Exercise material:

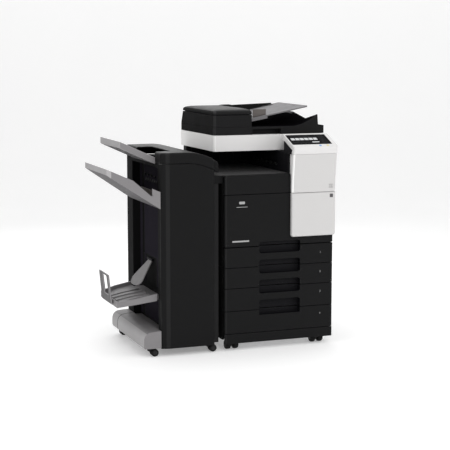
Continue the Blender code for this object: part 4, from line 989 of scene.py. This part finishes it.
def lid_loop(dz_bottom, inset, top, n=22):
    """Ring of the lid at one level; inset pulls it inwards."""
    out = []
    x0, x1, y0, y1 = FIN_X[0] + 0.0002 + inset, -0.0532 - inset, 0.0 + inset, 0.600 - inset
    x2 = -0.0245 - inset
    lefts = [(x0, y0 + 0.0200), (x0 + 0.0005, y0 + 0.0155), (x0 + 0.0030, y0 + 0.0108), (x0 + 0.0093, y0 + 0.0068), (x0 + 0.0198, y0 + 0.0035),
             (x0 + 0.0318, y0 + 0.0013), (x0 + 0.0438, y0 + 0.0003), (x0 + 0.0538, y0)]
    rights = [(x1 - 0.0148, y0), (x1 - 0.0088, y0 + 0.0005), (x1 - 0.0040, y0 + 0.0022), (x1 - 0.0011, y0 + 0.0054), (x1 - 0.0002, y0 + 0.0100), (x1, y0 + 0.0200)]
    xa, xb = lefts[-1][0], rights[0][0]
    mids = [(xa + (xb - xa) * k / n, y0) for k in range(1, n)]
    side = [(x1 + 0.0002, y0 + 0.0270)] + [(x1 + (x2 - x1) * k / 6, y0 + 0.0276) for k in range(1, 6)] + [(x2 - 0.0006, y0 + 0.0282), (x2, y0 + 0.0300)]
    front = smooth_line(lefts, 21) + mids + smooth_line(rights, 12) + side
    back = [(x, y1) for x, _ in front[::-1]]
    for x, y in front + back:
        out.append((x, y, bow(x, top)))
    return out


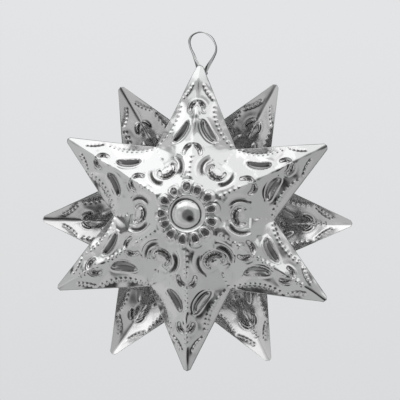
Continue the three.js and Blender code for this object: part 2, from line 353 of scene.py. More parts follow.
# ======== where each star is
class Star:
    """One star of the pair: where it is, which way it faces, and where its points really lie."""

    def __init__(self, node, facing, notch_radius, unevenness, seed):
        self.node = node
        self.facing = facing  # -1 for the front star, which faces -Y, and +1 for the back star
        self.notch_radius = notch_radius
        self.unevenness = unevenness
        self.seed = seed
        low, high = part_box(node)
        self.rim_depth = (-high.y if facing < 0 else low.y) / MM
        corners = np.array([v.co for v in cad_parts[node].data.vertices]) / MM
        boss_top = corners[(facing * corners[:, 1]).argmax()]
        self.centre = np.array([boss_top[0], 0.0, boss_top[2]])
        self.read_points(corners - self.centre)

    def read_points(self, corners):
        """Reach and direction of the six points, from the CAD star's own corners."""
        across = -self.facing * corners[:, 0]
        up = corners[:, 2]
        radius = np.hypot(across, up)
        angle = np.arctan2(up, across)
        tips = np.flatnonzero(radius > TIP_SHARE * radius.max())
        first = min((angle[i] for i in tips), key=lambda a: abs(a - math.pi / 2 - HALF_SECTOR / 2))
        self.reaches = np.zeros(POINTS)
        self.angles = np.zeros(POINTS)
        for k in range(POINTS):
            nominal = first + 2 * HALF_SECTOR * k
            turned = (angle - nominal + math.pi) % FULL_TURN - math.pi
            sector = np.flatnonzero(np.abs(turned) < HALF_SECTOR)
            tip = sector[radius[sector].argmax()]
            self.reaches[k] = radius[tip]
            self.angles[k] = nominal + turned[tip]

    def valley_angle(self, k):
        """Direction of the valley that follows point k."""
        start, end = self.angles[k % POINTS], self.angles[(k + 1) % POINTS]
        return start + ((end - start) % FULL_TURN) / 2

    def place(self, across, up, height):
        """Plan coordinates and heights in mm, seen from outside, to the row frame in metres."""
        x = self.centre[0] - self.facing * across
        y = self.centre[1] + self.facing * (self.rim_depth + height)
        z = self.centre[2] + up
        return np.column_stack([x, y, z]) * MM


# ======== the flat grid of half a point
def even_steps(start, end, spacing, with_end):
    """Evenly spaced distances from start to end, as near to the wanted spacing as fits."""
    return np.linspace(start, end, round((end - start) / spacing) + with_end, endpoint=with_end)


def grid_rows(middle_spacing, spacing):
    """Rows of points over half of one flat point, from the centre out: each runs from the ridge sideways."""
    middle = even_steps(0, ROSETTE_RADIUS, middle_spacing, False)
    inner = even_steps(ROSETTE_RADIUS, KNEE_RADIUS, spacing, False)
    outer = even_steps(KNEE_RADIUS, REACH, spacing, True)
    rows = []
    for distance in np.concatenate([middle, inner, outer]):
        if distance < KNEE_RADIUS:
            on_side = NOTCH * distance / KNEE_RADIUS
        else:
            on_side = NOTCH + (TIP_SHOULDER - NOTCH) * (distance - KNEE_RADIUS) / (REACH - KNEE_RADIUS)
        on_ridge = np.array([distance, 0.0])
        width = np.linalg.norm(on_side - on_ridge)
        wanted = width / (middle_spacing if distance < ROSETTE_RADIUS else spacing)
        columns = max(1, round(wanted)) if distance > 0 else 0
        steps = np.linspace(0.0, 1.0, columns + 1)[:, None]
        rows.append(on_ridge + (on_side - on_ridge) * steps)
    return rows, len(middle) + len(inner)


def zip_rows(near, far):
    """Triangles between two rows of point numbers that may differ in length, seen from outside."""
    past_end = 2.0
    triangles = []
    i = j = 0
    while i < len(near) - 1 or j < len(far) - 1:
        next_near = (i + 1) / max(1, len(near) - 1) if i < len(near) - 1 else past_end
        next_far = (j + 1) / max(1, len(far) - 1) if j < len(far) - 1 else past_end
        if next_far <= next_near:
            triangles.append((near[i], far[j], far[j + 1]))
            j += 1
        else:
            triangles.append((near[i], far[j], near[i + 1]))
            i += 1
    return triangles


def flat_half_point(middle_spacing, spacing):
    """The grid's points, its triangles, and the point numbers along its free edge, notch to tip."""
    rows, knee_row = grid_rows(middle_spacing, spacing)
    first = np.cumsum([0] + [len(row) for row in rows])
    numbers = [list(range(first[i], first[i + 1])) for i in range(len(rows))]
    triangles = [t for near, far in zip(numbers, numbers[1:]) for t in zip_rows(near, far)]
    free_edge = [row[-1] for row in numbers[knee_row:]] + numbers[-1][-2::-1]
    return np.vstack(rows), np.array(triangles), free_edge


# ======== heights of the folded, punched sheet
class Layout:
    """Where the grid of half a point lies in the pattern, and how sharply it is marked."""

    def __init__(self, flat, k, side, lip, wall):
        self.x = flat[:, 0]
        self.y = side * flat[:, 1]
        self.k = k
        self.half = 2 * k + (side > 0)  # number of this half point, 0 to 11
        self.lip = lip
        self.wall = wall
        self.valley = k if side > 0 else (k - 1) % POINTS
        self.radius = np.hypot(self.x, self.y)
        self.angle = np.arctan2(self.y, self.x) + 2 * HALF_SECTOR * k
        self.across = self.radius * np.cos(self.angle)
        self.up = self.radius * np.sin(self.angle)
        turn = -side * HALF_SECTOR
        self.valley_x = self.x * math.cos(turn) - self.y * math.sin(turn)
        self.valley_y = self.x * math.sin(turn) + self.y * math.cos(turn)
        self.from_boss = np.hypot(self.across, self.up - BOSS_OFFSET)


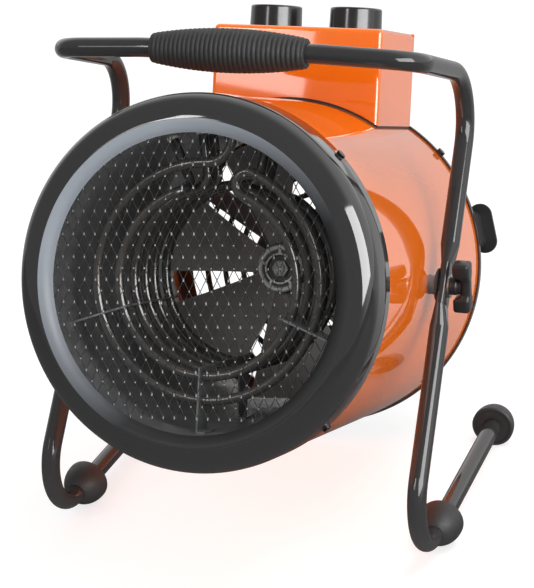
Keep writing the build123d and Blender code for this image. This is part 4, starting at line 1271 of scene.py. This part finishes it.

What to work on: Output all of the data again, exactly.

Task result:
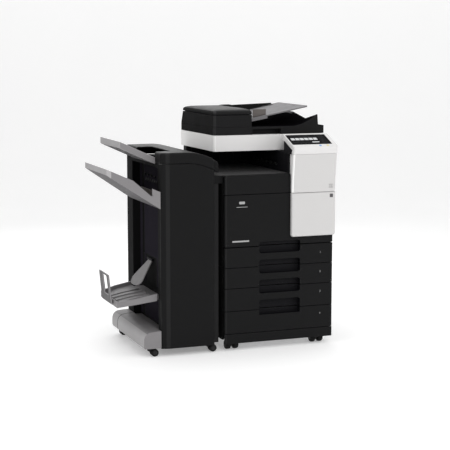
Continue the Blender code for this object: part 4, from line 989 of scene.py. This part finishes it.
def lid_loop(dz_bottom, inset, top, n=22):
    """Ring of the lid at one level; inset pulls it inwards."""
    out = []
    x0, x1, y0, y1 = FIN_X[0] + 0.0002 + inset, -0.0532 - inset, 0.0 + inset, 0.600 - inset
    x2 = -0.0245 - inset
    lefts = [(x0, y0 + 0.0200), (x0 + 0.0005, y0 + 0.0155), (x0 + 0.0030, y0 + 0.0108), (x0 + 0.0093, y0 + 0.0068), (x0 + 0.0198, y0 + 0.0035),
             (x0 + 0.0318, y0 + 0.0013), (x0 + 0.0438, y0 + 0.0003), (x0 + 0.0538, y0)]
    rights = [(x1 - 0.0148, y0), (x1 - 0.0088, y0 + 0.0005), (x1 - 0.0040, y0 + 0.0022), (x1 - 0.0011, y0 + 0.0054), (x1 - 0.0002, y0 + 0.0100), (x1, y0 + 0.0200)]
    xa, xb = lefts[-1][0], rights[0][0]
    mids = [(xa + (xb - xa) * k / n, y0) for k in range(1, n)]
    side = [(x1 + 0.0002, y0 + 0.0270)] + [(x1 + (x2 - x1) * k / 6, y0 + 0.0276) for k in range(1, 6)] + [(x2 - 0.0006, y0 + 0.0282), (x2, y0 + 0.0300)]
    front = smooth_line(lefts, 21) + mids + smooth_line(rights, 12) + side
    back = [(x, y1) for x, _ in front[::-1]]
    for x, y in front + back:
        out.append((x, y, bow(x, top)))
    return out


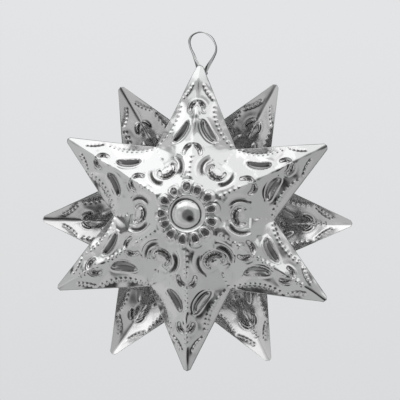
Continue the three.js and Blender code for this object: part 2, from line 353 of scene.py. More parts follow.
# ======== where each star is
class Star:
    """One star of the pair: where it is, which way it faces, and where its points really lie."""

    def __init__(self, node, facing, notch_radius, unevenness, seed):
        self.node = node
        self.facing = facing  # -1 for the front star, which faces -Y, and +1 for the back star
        self.notch_radius = notch_radius
        self.unevenness = unevenness
        self.seed = seed
        low, high = part_box(node)
        self.rim_depth = (-high.y if facing < 0 else low.y) / MM
        corners = np.array([v.co for v in cad_parts[node].data.vertices]) / MM
        boss_top = corners[(facing * corners[:, 1]).argmax()]
        self.centre = np.array([boss_top[0], 0.0, boss_top[2]])
        self.read_points(corners - self.centre)

    def read_points(self, corners):
        """Reach and direction of the six points, from the CAD star's own corners."""
        across = -self.facing * corners[:, 0]
        up = corners[:, 2]
        radius = np.hypot(across, up)
        angle = np.arctan2(up, across)
        tips = np.flatnonzero(radius > TIP_SHARE * radius.max())
        first = min((angle[i] for i in tips), key=lambda a: abs(a - math.pi / 2 - HALF_SECTOR / 2))
        self.reaches = np.zeros(POINTS)
        self.angles = np.zeros(POINTS)
        for k in range(POINTS):
            nominal = first + 2 * HALF_SECTOR * k
            turned = (angle - nominal + math.pi) % FULL_TURN - math.pi
            sector = np.flatnonzero(np.abs(turned) < HALF_SECTOR)
            tip = sector[radius[sector].argmax()]
            self.reaches[k] = radius[tip]
            self.angles[k] = nominal + turned[tip]

    def valley_angle(self, k):
        """Direction of the valley that follows point k."""
        start, end = self.angles[k % POINTS], self.angles[(k + 1) % POINTS]
        return start + ((end - start) % FULL_TURN) / 2

    def place(self, across, up, height):
        """Plan coordinates and heights in mm, seen from outside, to the row frame in metres."""
        x = self.centre[0] - self.facing * across
        y = self.centre[1] + self.facing * (self.rim_depth + height)
        z = self.centre[2] + up
        return np.column_stack([x, y, z]) * MM


# ======== the flat grid of half a point
def even_steps(start, end, spacing, with_end):
    """Evenly spaced distances from start to end, as near to the wanted spacing as fits."""
    return np.linspace(start, end, round((end - start) / spacing) + with_end, endpoint=with_end)


def grid_rows(middle_spacing, spacing):
    """Rows of points over half of one flat point, from the centre out: each runs from the ridge sideways."""
    middle = even_steps(0, ROSETTE_RADIUS, middle_spacing, False)
    inner = even_steps(ROSETTE_RADIUS, KNEE_RADIUS, spacing, False)
    outer = even_steps(KNEE_RADIUS, REACH, spacing, True)
    rows = []
    for distance in np.concatenate([middle, inner, outer]):
        if distance < KNEE_RADIUS:
            on_side = NOTCH * distance / KNEE_RADIUS
        else:
            on_side = NOTCH + (TIP_SHOULDER - NOTCH) * (distance - KNEE_RADIUS) / (REACH - KNEE_RADIUS)
        on_ridge = np.array([distance, 0.0])
        width = np.linalg.norm(on_side - on_ridge)
        wanted = width / (middle_spacing if distance < ROSETTE_RADIUS else spacing)
        columns = max(1, round(wanted)) if distance > 0 else 0
        steps = np.linspace(0.0, 1.0, columns + 1)[:, None]
        rows.append(on_ridge + (on_side - on_ridge) * steps)
    return rows, len(middle) + len(inner)


def zip_rows(near, far):
    """Triangles between two rows of point numbers that may differ in length, seen from outside."""
    past_end = 2.0
    triangles = []
    i = j = 0
    while i < len(near) - 1 or j < len(far) - 1:
        next_near = (i + 1) / max(1, len(near) - 1) if i < len(near) - 1 else past_end
        next_far = (j + 1) / max(1, len(far) - 1) if j < len(far) - 1 else past_end
        if next_far <= next_near:
            triangles.append((near[i], far[j], far[j + 1]))
            j += 1
        else:
            triangles.append((near[i], far[j], near[i + 1]))
            i += 1
    return triangles


def flat_half_point(middle_spacing, spacing):
    """The grid's points, its triangles, and the point numbers along its free edge, notch to tip."""
    rows, knee_row = grid_rows(middle_spacing, spacing)
    first = np.cumsum([0] + [len(row) for row in rows])
    numbers = [list(range(first[i], first[i + 1])) for i in range(len(rows))]
    triangles = [t for near, far in zip(numbers, numbers[1:]) for t in zip_rows(near, far)]
    free_edge = [row[-1] for row in numbers[knee_row:]] + numbers[-1][-2::-1]
    return np.vstack(rows), np.array(triangles), free_edge


# ======== heights of the folded, punched sheet
class Layout:
    """Where the grid of half a point lies in the pattern, and how sharply it is marked."""

    def __init__(self, flat, k, side, lip, wall):
        self.x = flat[:, 0]
        self.y = side * flat[:, 1]
        self.k = k
        self.half = 2 * k + (side > 0)  # number of this half point, 0 to 11
        self.lip = lip
        self.wall = wall
        self.valley = k if side > 0 else (k - 1) % POINTS
        self.radius = np.hypot(self.x, self.y)
        self.angle = np.arctan2(self.y, self.x) + 2 * HALF_SECTOR * k
        self.across = self.radius * np.cos(self.angle)
        self.up = self.radius * np.sin(self.angle)
        turn = -side * HALF_SECTOR
        self.valley_x = self.x * math.cos(turn) - self.y * math.sin(turn)
        self.valley_y = self.x * math.sin(turn) + self.y * math.cos(turn)
        self.from_boss = np.hypot(self.across, self.up - BOSS_OFFSET)


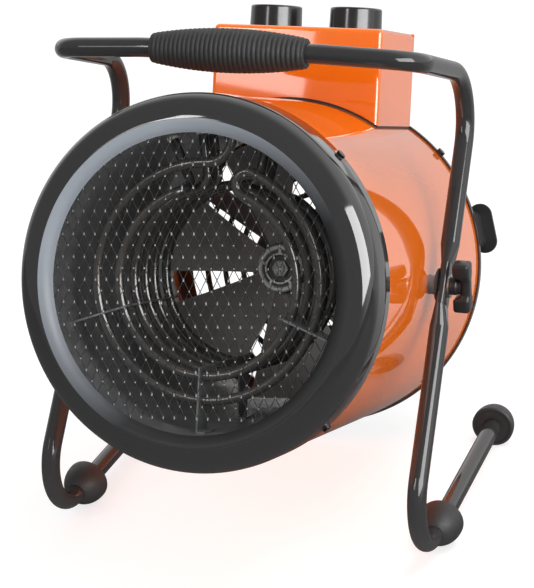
Keep writing the build123d and Blender code for this image. This is part 4, starting at line 1271 of scene.py. This part finishes it.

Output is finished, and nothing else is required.